I just don't get it.  One minute, I am swinging the golf club consistently and landing in the fairway, and in the matter of just a few holes, I have collapsed.  My demise started setting in as I grew more self conscious with my stupid shots.  No one really goes onto the course planning to make terrible shanks and hooks.  And usually, even if you have done that you do have a sense of what you did wrong.  But none the less, it leaves you feeling even more frustrated with what you thought would be a super fun day.

That's when it starts, it resonates in my head.  Those negative tapes of self.  I'm not sure why or where that all stems from, but maybe it has come from growing up somewhat in a fishbowl and finding yourself compared so often to others.  But perhaps it is a part of who I am, a hard critic of myself, with no else to blame or fault.  I am my own worst enemy. . .

Of course, when we feel vulnerable we build defenses.  So what is a golfing wife supposed to do?  Blame her mentor husband!  If he had just not joined up with those other golfers. . . after all there is already too much testosterone on the line when just playing golf with him, let alone adding others.  How can I really take my time for shots, when I have that audience staring through my swing?  And please, do I really need to hear "good shot" when it's obviously to the left and out of play? No, that wasn't him who said that, but those "others" who now play with us.  It all becomes appeasement to me, my joy is robbed, and I am ready to pick up my club and just go home.  Amazing how my head begins to rule my game, I am my own worst enemy . . . 

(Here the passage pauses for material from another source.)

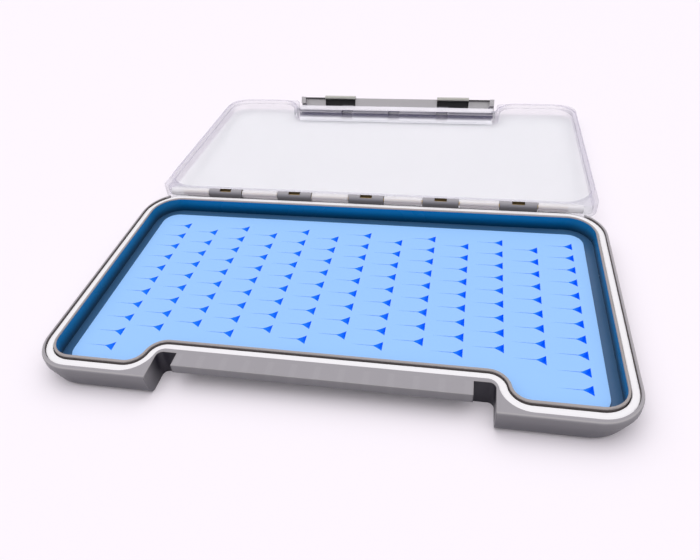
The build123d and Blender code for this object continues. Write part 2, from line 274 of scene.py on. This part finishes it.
def tray_painted_shade_and_highlight(tree, place):
    """Painted shade and a painted highlight on the tray's grey, by place: (share, colour) of each."""
    side = axis_of(tree, place, "X").size()
    y = axis_of(tree, place, "Y")
    z = axis_of(tree, place, "Z")
    low_down = z.under(6.3 * MM, 7.4 * MM)
    by_hinge = y.over(HINGE_Y - 2.1 * MM, 0.3 * MM)
    under_knuckles = by_hinge * z.under(HINGE_Z + 0.8 * MM, 2.4 * MM)
    lip_edge = z.over(TRAY_HEIGHT - 0.25 * MM, 0.1 * MM) * z.under(TRAY_HEIGHT - 0.03 * MM, 0.04 * MM)
    beside_shelf = side.within(SHELF_HALF - 0.2 * MM, RECESS_HALF + 0.3 * MM, 0.3 * MM)
    in_recess = y.over(SHELF_Y - 0.2 * MM, 8.0 * MM) * y.under(RECESS_Y + 0.6 * MM, 0.3 * MM)
    notch = beside_shelf * in_recess * z.under(TRAY_HEIGHT - 0.2 * MM, 0.2 * MM)
    # Painted shade low down, painted shade under the knuckles, a painted highlight on the lip's outer edge,
    # and painted shade in the notches beside the shelf.
    return (
        (low_down * 0.6, (0.1, 0.095, 0.12)),
        (under_knuckles * 0.8, (0.06, 0.058, 0.066)),
        (lip_edge * (1.0 - by_hinge) * 0.3, (0.6, 0.57, 0.56)),
        (notch, (0.02, 0.018, 0.03)),
    )


def inner_wall():
    """The wall inside the rim, deep blue beside the pad, with painted shade low down, and duller at the
    sides.
    """
    material, tree, shader = start_material("inner_wall", IOR=1.5, Specular_IOR_Level=0.15)
    place = place_of(tree)
    lit_by_height = axis_of(tree, place, "Z").over(6.2 * MM, 5.0 * MM)
    at_side = axis_of(tree, place, "X").size().over(84.0 * MM, 10.0 * MM)
    # Shaded and lit copies of the blue and of the slate: painted shade low down.
    blue = blend_colours(tree, lit_by_height, (0.002, 0.055, 0.14), (0.001, 0.235, 0.55))
    slate = blend_colours(tree, lit_by_height, (0.03, 0.075, 0.13), (0.02, 0.235, 0.46))
    colour = blend_colours(tree, at_side * 0.6, blue, slate)
    plug(tree, shader, Base_Color=colour, Roughness=grain(tree, place, 45.0) * 0.1 + 0.22)
    return material


def floor_strip():
    """The strip of the tray's floor that runs round the pad."""
    material, tree, shader = start_material("floor_strip", IOR=1.5)
    flow = grain(tree, place_of(tree), 60.0)
    colour = blend_colours(tree, flow, (0.03, 0.095, 0.2), (0.045, 0.13, 0.26))
    plug(tree, shader, Base_Color=colour, Roughness=flow * 0.1 + 0.28)
    return material


# ---- silicone and film ---------------------------------------------------------------------------
def silicone(name, light, dark):
    """Matt silicone: an even colour with faint clouding and a soft grain."""
    material, tree, shader = start_material(name, IOR=1.42)
    place = place_of(tree)
    flow = grain(tree, place, 24.0)
    fine = grain(tree, place, 3400.0, 0.6)
    colour = blend_colours(tree, (flow * 0.7 + fine * 0.3).clear(), dark, light)
    plug(tree, shader, Base_Color=colour, Roughness=(fine * 0.12 + 0.44).clear())
    emboss(tree, shader, fine, 0.1)
    return material


def slit_silicone():
    """Inside of the slits: a painted glow for the light the pad lets through, and painted shade that darkens
    each mouth from left to right.
    """
    # Emission here is a painted glow, not a lamp.
    material, tree, shader = start_material("slit_blue", IOR=1.42, Emission_Strength=0.45,
                                            Emission_Color=(0.0, 0.1, 0.62))
    place = place_of(tree)
    fine = grain(tree, place, 3400.0, 0.6)
    first_mouth = SLIT_PITCH_X * SLIT_SHIFT_X - MOUTH_LENGTH * MOUTH_SHARE
    along = (axis_of(tree, place, "X") - first_mouth).join("FLOORED_MODULO", SLIT_PITCH_X)
    # Painted shade: the right part of each mouth takes the darker copy of the blue.
    mouth_shade = along.over(MOUTH_LENGTH * 0.62, MOUTH_LENGTH * 0.9)
    colour = blend_colours(tree, mouth_shade, (0.07, 0.46, 0.73), (0.003, 0.17, 0.8))
    plug(tree, shader, Base_Color=colour, Roughness=(fine * 0.12 + 0.54).clear())
    emboss(tree, shader, fine, 0.1)
    return material


# ---- clear plastic -------------------------------------------------------------------------------
def clear_plastic(name, face_alpha, edge_alpha, light, dark):
    """Clear moulded plastic: denser where it is seen edge on, with faint flow clouds."""
    material, tree, shader = start_material(name, IOR=1.49)
    flow = grain(tree, place_of(tree), 30.0)
    edge_on = node(tree, "ShaderNodeLayerWeight", {"Blend": 0.5}, output="Facing")
    alpha = edge_on * (edge_alpha - face_alpha) + (flow - 0.5) * (face_alpha * 0.3) + face_alpha
    plug(tree, shader, Base_Color=blend_colours(tree, edge_on, light, dark),
         Roughness=flow * 0.06 + 0.06, Alpha=alpha.clear())
    return material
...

Back out on the driving range, I find peace and solace in my practice.  I am oblivious to those who shoot around me.  I find that hitting balls in the heat strikes the sting out of me that tends to bite the one especially close to me, that ol' husband of mine.  I am my own worst enemy . . .

But today is a new day, another course.  Golf plays out so much like life to me, I think that is why I can't give up.  Yes, you can have those days when all goes south and you lash out at others as you lose your swing.  But there's hope, for there is always another round to play, a different course, another chance to drive the ball straight down the line.  Plus, I do learn more from my failures and bad shots.  In spite of a shot gone wrong, it's a challenge to make it turn out right.  Scrambling and grinding it out is just as much a part of the game as hitting it always right.  And the reality is, even the pro's have their "yucky" days, even they can blow a perfect lead.  The game is much more in your head than what you think . . . you are your own worst enemy!

It's a beautiful course, with scenic holes, with hilltop tees, and rolling greens.  I am playing golf, I am in the game.  I'm not a spectator, I am in the heat of the match.  I've embraced the enemy my self, and have a better frame of mind.  My husband is still my mentor, my best friend, whose words are there for me to learn from and not to use as bait for my self's demise.  

The secret to life's game is to stop being your own worst enemy!